Friday, October 30, 2009
Pirates In Our Islands
Ever since I moved to The San Juans, a group of islands which are closer to the Canadian border than they are to mainland Washington State, I've been collecting local Pirate stories.
I just heard a doosey this week, more on that coming up, but first some background;
There is mounting evidence that the West Coast was explored and populated by Chinese sailors from as early as 2000 B.C.
Pirate stories abound; when I was a kid my friends family owned an old cabin in Oregon, at the mouth of The Salmon River where it meets the ocean north of Lincoln City. When the coast highway was expanded, they uncovered a ship that had been attacked by local Indians. On board was the remains of a "Kanaka", or South-Sea Islander, and another man who was clutching a sword, his head bashed in. Every year, treasure hunters begged to dig on my friends property, believing it the most likely location for hidden goods.
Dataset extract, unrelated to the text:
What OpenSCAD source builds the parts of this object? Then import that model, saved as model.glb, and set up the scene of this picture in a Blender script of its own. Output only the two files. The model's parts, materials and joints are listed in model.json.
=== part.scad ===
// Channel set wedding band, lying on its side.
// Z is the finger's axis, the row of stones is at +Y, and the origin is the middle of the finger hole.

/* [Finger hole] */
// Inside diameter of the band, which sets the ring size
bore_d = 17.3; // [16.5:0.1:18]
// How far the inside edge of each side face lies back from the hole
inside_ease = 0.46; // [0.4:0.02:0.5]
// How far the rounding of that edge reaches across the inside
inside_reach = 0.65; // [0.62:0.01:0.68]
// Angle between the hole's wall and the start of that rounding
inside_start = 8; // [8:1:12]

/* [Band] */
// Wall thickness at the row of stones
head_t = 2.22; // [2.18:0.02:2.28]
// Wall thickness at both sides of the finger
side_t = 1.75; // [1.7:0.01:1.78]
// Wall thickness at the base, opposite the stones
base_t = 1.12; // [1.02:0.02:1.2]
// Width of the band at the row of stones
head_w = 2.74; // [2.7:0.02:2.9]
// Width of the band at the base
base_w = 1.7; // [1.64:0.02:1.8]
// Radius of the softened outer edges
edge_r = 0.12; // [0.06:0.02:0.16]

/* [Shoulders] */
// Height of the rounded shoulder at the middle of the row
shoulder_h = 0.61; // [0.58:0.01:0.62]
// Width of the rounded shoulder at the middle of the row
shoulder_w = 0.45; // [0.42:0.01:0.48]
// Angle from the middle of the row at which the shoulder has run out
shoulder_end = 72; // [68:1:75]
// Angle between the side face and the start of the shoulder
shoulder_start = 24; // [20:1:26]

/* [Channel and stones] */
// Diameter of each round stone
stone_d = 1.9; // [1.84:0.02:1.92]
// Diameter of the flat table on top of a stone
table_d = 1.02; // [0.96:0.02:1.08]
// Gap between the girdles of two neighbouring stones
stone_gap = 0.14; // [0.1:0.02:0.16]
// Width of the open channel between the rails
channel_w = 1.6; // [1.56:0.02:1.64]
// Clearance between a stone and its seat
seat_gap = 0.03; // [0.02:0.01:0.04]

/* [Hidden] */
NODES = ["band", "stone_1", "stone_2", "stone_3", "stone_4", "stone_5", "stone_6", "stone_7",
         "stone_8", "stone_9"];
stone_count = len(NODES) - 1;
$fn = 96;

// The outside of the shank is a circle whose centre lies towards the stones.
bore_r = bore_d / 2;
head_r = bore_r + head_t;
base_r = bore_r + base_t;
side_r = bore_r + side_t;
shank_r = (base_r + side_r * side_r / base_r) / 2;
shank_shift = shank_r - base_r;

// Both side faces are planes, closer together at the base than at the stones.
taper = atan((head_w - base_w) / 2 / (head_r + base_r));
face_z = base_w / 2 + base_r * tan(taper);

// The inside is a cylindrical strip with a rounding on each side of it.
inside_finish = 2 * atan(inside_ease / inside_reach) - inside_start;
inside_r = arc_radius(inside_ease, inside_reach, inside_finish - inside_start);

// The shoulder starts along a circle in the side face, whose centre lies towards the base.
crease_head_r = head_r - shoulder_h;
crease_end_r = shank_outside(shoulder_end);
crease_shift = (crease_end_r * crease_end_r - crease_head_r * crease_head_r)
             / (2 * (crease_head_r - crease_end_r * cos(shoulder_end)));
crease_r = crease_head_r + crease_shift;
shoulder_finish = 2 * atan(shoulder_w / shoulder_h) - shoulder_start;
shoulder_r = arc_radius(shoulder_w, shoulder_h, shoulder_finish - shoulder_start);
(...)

In northern Washington State, the San Juan Islands were allegedly first explored by the Spanish and English. One legend is that Sir Francis Drake sank a Spanish ship in a deep channel, killing everyone on board except the navigator, who was spared for his knowledge. As the legend goes, they salvaged a fortune in gold from the ship, took it to a sandy beach and recast the ingots with English stamps. High above the waterfront, strange rock cairns (one in the shape of an anchor) add to the legend of clues to treasure.
Much later, these islands, with their hidden coves and dark waterways became one of the key smuggling routes for everything from illegal alcohol to Chinese immigrants from Canada. To this day, the waterways between the islands are a favored transit point for the famed "BC Bud" Marijuana, and other mysterious things such as eight severed human feet have washed ashore in our area since 2007.
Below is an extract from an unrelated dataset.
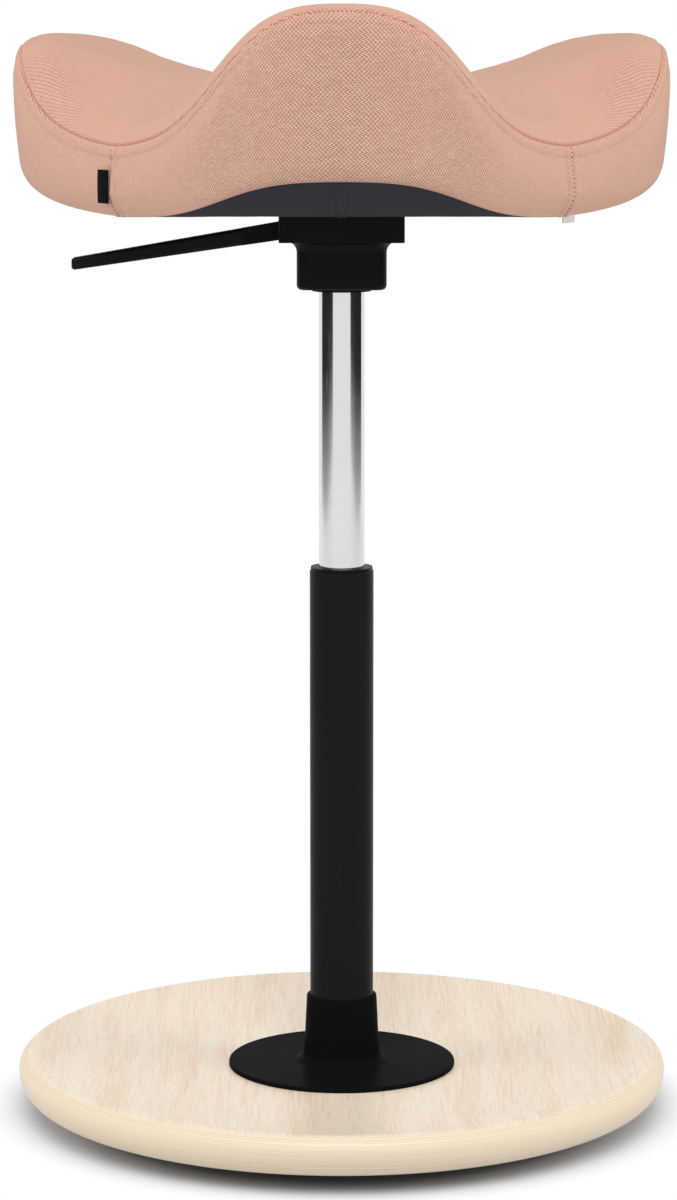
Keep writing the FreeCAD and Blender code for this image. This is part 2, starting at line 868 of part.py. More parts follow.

When she was young, one woman I know here knew a family that pulled a ladder up into the bedroom loft of their cabin every night to prevent them from being harmed by rogues and bandits. Near the shore, there are huge and ancient middens, or Indian trash dumps. Occasionally, the bones of a discarded Indian slave are uncovered, and from the vista of Turtleback mountain we know the location of dozens of Indian graves.
Which brings me to my latest Pirate story:
When the first settlers arrived, some of them worked for the Hudson's Bay Trading Company and lived in small log cabins. One family was living near Massacre Bay, aptly named due to a slaughter of Lummi Indians by a Heida tribe from Canada.
One day, three Frenchmen came ashore in a boat. The youngest was a huge bear of a man, one was middle-aged, and the other was very old and spoke only French.
They told the family to get in their cabin and stay there, or they would kill them. To prove their intent, they showed them their guns and knives. The family retreated to the cabin, and peered out through small windows.
Outside, the three Frenchmen indentified a large boulder, a huge landmark that had been deposited by glaciers thousands of years ago. The oldest Frenchman did all the pointing and calculations, estimating the location they sought on the rocky face of Turtleback Mountain above. The family watched as the men left to scale the hillside. The family scurried back into the cabin when the men returned, and took visual estimates of the mountain from the boulder again, unable to find the location on their first attempt.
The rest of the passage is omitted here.